In recent years special tools have been offered to the industry that allows you to paint a stripe on the vehicle like an expert. It is relatively easy to use after a few practice runs. There is also a wide selection of adhesive-backed stencil tape available that you place on the vehicle and then simply paint in the stripe. When dry, remove the stencil tape and viola! You have a professionally painted pinstripe of any width or color.
Cost: minimal for tool and/or tape. Training available.
#11 Body Edge Guard
There are two types of side moldings: rubberized stick-on adhesive backs, which are the simple and the least expensive type; and the metal channel style that must be riveted or screwed into the vehicle body. Then a choice of colored rubberized trim is placed in the channel. Requires an inventory of different sizes colors and types of molding.
Cost: varies with inventory. Training available.
#12 Windshield Replacement
Requires an individual trained in windshield removal and replacement. Some tools are required. Windshields can be purchased from the dealer, a wrecking, or glass company on an as-needed basis.
Cost: Minimal. Training available.
#13 Vinyl Top Repair & Dyeing
We are not advocating you totally replace vinyl tops, but simply repair small tears. The dyeing is very simple. Latex paints are available that can be sprayed, brushed, or rolled on, and dry streak-free.
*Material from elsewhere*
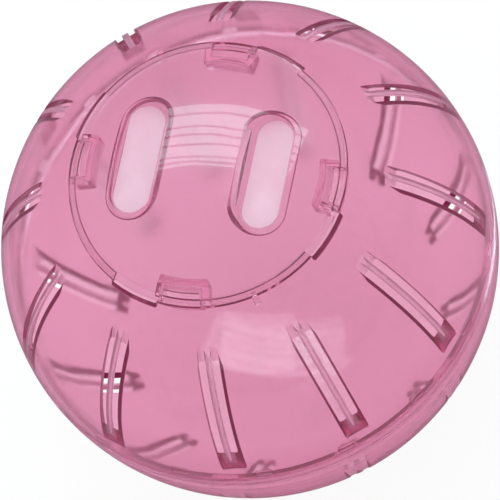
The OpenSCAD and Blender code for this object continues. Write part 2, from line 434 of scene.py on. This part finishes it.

Cost: minimal. Training available.
#14 Exterior Trim Painting & Restoration
Most newer cars sport black or grey rubberized bumpers and trim, and many, after exposure to the sun’s ultraviolet rays, fade. They can be renewed with a simple latex paint designed specifically for this purpose.
Paint is also available to restore side mirrors that are subject to rock chipping. Requires only a small inventory of paint.
Cost: $25 to $30. Training not necessary.
A detailer today can consider an outsourcer detailer operation with any or all of these services to cater to the dealers or the public or they can pick and choose the easier services to perform themselves.
Bottom line, there is money to be made if you can afford to diversify.